Verde is the focus of NComputing’s Desktop-as-a-Service [DaaS] efforts.
“We aren’t seeing adoption here in the large enterprise space,” Sah said. “Some are dipping their toes in, but the large majority of enterprise customers still do on prem because of their investment and the number of employees involved. “We believe that Verde will be the key to our DaaS strategy moving forward. SME is a stronger market for this, and we are focused on the MSP play here, enabling MSPs to offer it to their customers. It is easy to provision, and easy to set up.”
Verde, like the vSpace session-based platform, has also been strongest in price-competitive geos.
“The principal initial focus with Verde has been Japan, Korea and Latin America, where price for VDI is very sensitive, and where they don’t need a whole lot of customization,” Sah said. “We are now moving back to the US and Europe, focusing on MSP enablement.”

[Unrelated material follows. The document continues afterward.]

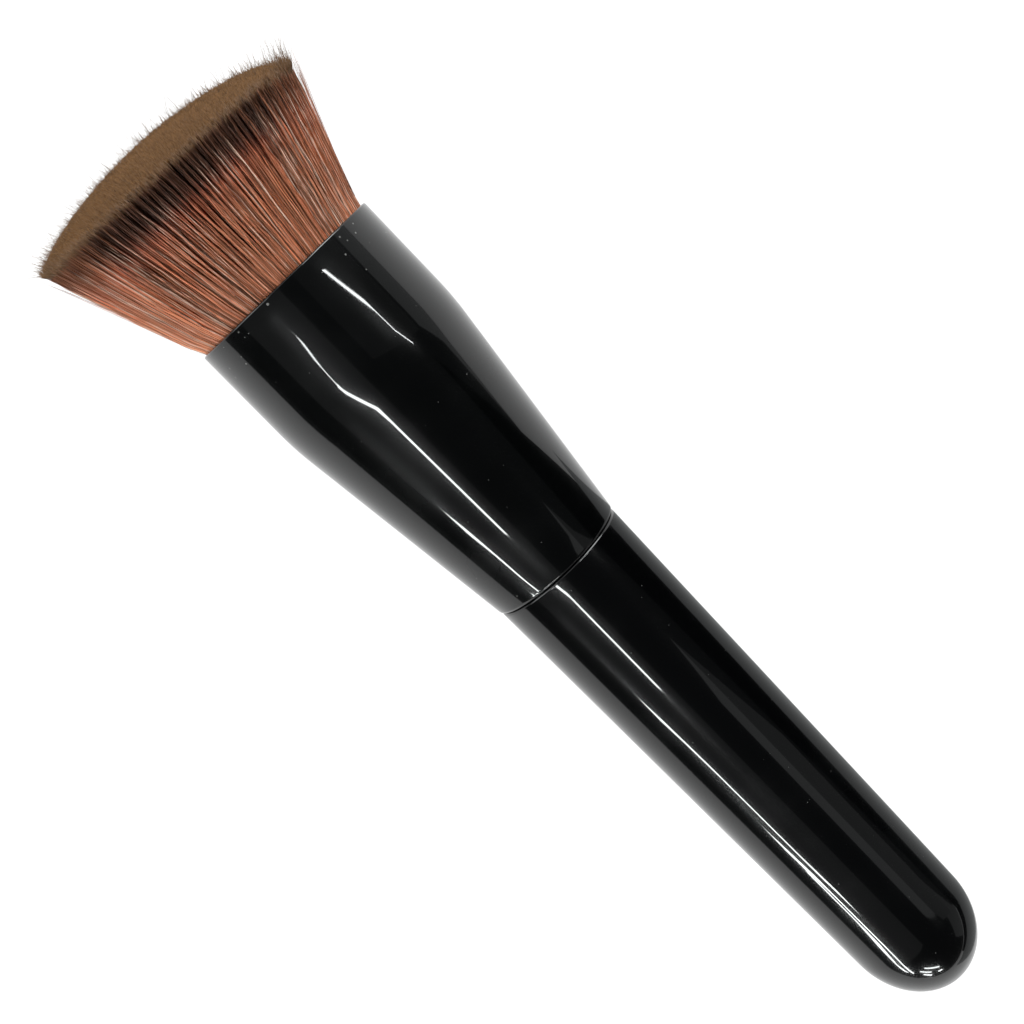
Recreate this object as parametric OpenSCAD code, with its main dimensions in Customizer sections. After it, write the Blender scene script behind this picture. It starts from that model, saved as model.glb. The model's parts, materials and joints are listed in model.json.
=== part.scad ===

While RX300 remains NComputing’s flagship VDI product, and serves the vSpace market, NComputing recently supplemented that with a new RX-RDP device, which is aimed more at customers using Microsoft Remote Desktop Services as well as Verde, and which Sah said also has strong promise in the North American market.
“Our main target audience for RX-RDP is solution providers focused on Microsoft ecosystem, and their SME customers,” he indicated. “We think that will make a lot of noise, and will be a strong channel play in both North America and EMEA. A third of thin client customers are primarily using the RDP protocol.”